SHAPE PERSISTENCE AND TRAPPING IN POLYPHENYLENE DENDRIMERS: NEW CARBON BASED SENSOR MATERIALS?

The interest on diffusion and trapping of small molecules inside dendrimers has increased in recent years because of the new synthetic strategies that have allowed to achieve a high control of the supramolecular structure of these macromolecules. Crucial, in this regard, are the dimension and topology of intra- and inter-molecular cavities that can capture small molecules, along with the nature (physical or chemical) of the penetrant/dendrimer interaction. In recent years a divergent method to synthesize polyphenylene dendrimers with different cores and up to the fourth generation has been developed [1]. Owing to their semi-rigid framework, these monodisperse polyaromatic dendrimers are of interest with respect to the design of nanostructures with invariant shape [2] and because of their cavities they are promising materials for selective sensor layers [3]. In this work we present a computational study on both intra-molecular and inter-molecular properties of polyphenylene dendrimers with a three-substituted phenyl core.

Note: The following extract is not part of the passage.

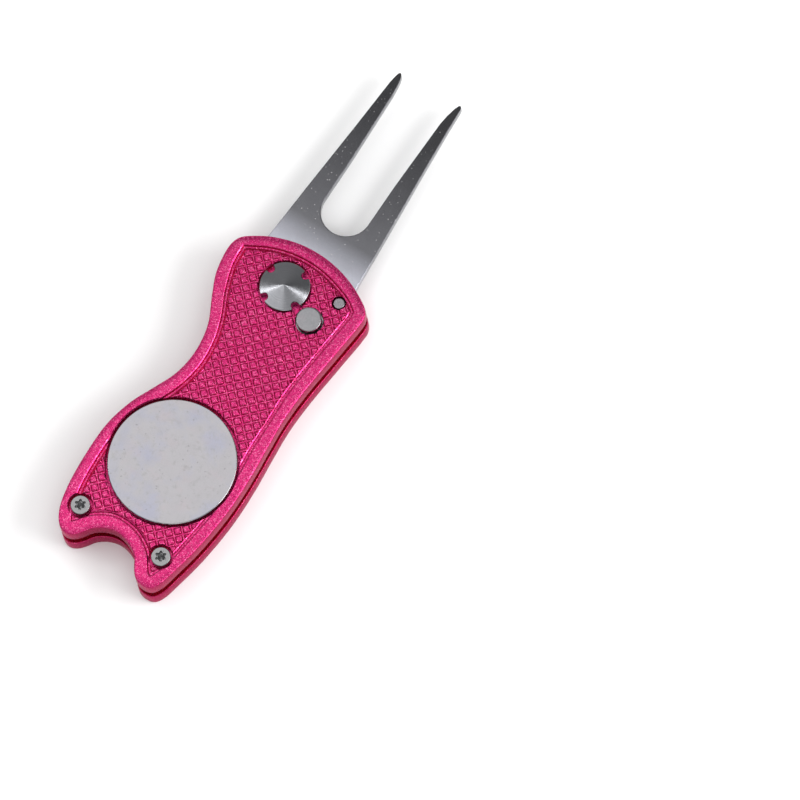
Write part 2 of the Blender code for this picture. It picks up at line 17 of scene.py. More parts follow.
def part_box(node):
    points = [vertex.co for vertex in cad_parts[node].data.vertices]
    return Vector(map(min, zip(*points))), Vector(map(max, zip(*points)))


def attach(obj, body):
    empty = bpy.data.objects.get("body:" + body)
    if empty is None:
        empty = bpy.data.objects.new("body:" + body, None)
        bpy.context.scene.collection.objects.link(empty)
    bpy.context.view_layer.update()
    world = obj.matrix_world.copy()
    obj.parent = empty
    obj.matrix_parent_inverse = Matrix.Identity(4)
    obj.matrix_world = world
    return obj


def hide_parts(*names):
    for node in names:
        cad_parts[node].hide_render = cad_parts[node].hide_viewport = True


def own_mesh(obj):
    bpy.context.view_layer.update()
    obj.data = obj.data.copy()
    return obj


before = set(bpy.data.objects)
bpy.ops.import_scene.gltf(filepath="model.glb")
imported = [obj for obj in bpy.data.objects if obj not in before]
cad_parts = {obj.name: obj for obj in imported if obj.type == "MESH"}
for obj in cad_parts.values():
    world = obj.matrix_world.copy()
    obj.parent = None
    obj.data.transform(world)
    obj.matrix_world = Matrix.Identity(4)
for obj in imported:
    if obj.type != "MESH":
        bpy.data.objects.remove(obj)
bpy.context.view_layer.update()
MM = 0.001


def centre(node):
    """The middle of a CAD node in the world's X and Y, in metres."""
    low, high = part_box(node)
    return (Vector(low) + Vector(high)).xy / 2


ORIGIN = centre("ball_marker")


def place(node):
    """The middle of a CAD node in the design frame."""
    return tuple((centre(node) - ORIGIN) / MM)


def span(node):
    """The lowest and highest point of a CAD node."""
    low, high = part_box(node)
    return low[2] / MM, high[2] / MM


def radius(node):
    """Half the width of a round CAD node."""
    low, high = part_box(node)
    return (high[0] - low[0]) / 2 / MM


def sizes(node):
    """The radius, the lowest and the highest point of a round CAD node."""
    return radius(node), *span(node)


# ---- Driving sizes ----

SLOT_HIGH, FACE = span("front_scale")
SLOT_LOW = FACE - SLOT_HIGH
FORK_LOW, FORK_HIGH = span("fork_blade")
PIVOT = place("pivot_barrel")
BUTTON = place("release_button")
STOP_PIN = place("stop_pin")
SCREWS = {side: place(f"tail_screw_{side}") for side in ("left", "right")}
OUTSIDE = 3.0  # how far a cutter runs past the face that it opens
OVERLAP = 0.5  # how far a narrow cutter reaches up into a wide one
SLOT_SHADE = 0.02  # how far past the slot's walls its painted shade reaches

# The handle's outline, counter-clockwise. The top of the head is an arc.
HEAD_CENTRE = (0.45, 25.8)
HEAD_RADIUS = 23.87
HEAD_ARC_X = (13.2, 8.8, 4.0, 0.0, -4.0)
HEAD_LEFT_CORNER = [(-9.0, 47.65), (-12.5, 45.6), (-13.7, 44.65), (-14.4, 43.4)]
GRIP_SIDE = [
    (-14.7, 41.5), (-13.9, 36.2), (-12.0, 31.8), (-9.4, 26.4), (-8.5, 20.6), (-9.2, 15.3),
    (-11.1, 10.8), (-13.4, 5.7), (-14.8, 0.0), (-15.0, -6.0), (-14.3, -14.8),
]
LEFT_LOBE = [(-13.0, -19.6), (-11.3, -22.0), (-9.6, -22.7), (-8.1, -22.2)]
TAIL_NOTCH = [(-6.9, -21.0), (-5.5, -19.1), (-3.2, -17.7), (-1.0, -17.3), (1.6, -17.9), (4.2, -19.5)]
RIGHT_LOBE = [(5.8, -21.9), (7.1, -23.2), (9.1, -23.6), (10.6, -23.1), (11.6, -21.5), (12.5, -17.9)]
THUMB_SIDE = [
    (13.75, -11.5), (14.6, -2.8), (14.5, 5.2), (13.9, 12.5), (13.5, 18.5), (13.7, 25.0),
    (14.7, 35.0), (15.35, 41.5),
]
HEAD_RIGHT_CORNER = [(15.35, 43.5), (14.7, 44.85)]
OUTLINE_STEP = 0.6  # about how far apart an outline's points are

# The rim's inner edge: clockwise runs that meet at sharp corners.
RIM_HEAD = [
    (-12.7, 43.6), (-10.8, 44.7), (-8.2, 46.0), (-4.8, 47.1), (-1.1, 47.65), (2.3, 47.6),
    (5.3, 47.1), (8.1, 46.3), (10.7, 45.3), (13.1, 43.7),
]
RIM_CORNER = [(13.1, 43.7), (13.35, 42.4)]
RIM_THUMB = [
    (13.35, 42.4), (13.0, 38.6), (12.2, 31.0), (11.6, 23.0), (11.8, 17.0), (12.0, 10.0),
    (12.6, 3.5), (12.7, -3.0), (12.2, -8.0), (11.4, -14.1), (10.7, -18.1), (9.25, -21.6),
]
RIM_NOTCH = [
    (9.25, -21.6), (8.4, -21.3), (7.6, -20.5), (6.1, -18.4), (4.3, -16.9), (1.9, -15.7),
    (-0.8, -15.15), (-3.4, -15.3), (-5.8, -16.4), (-7.5, -17.8), (-9.9, -20.7),
]
RIM_GRIP = [
    (-9.9, -20.7), (-11.0, -18.7), (-11.9, -16.0), (-12.6, -12.3), (-13.0, -6.5), (-12.9, -1.0),
    (-12.1, 3.4), (-9.6, 8.6), (-7.5, 13.6), (-6.5, 19.0), (-6.9, 24.3), (-8.3, 28.9),
    (-10.8, 34.3), (-12.4, 39.5), (-12.7, 43.6),
]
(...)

The first objective is to assess the degree of intra-molecular shape persistence at different temperatures. To this end atomistic molecular dynamics simulations have been carried out at 80 K and room temperature. It is found that out of the six possible core conformations only four are stable and jumps among these are possible at room temperature, although core conformational jumps induce only slight shape modifications of the polyphenylene dendrimer. The second objective of this study is to explore whether aggregates of these peculiar three-dimensional structures can form stable inter- and intra-molecular cavities and to investigate their trapping capacity. To this end, accessible surfaces and trapping sites have been studied by employing an in-house written algorithm in which the preferential approaching paths for external molecules moving toward intra- or inter-dendrimer cavities (trapping sites) are evaluated on the basis of a selected grid of points used by the penetrant to explore the accessible volume and with a Monte Carlo sampling. [1] A. J. Berresheim, M.Müller, K. Müllen, Chem. Rev., 99 (1999), 1747. [2] F. Morgenroth, A. J. Berresheim, M.Wagner, K. Müllen, Chem. Commun., 10 (1998), 1139. [3] M. Schlupp, T. Weil, A. J. Berresheim, U. M. Wiesler, J. Bargon, K. Müllen, Angew. Chem. Int. Ed. 40 (2001), 4011.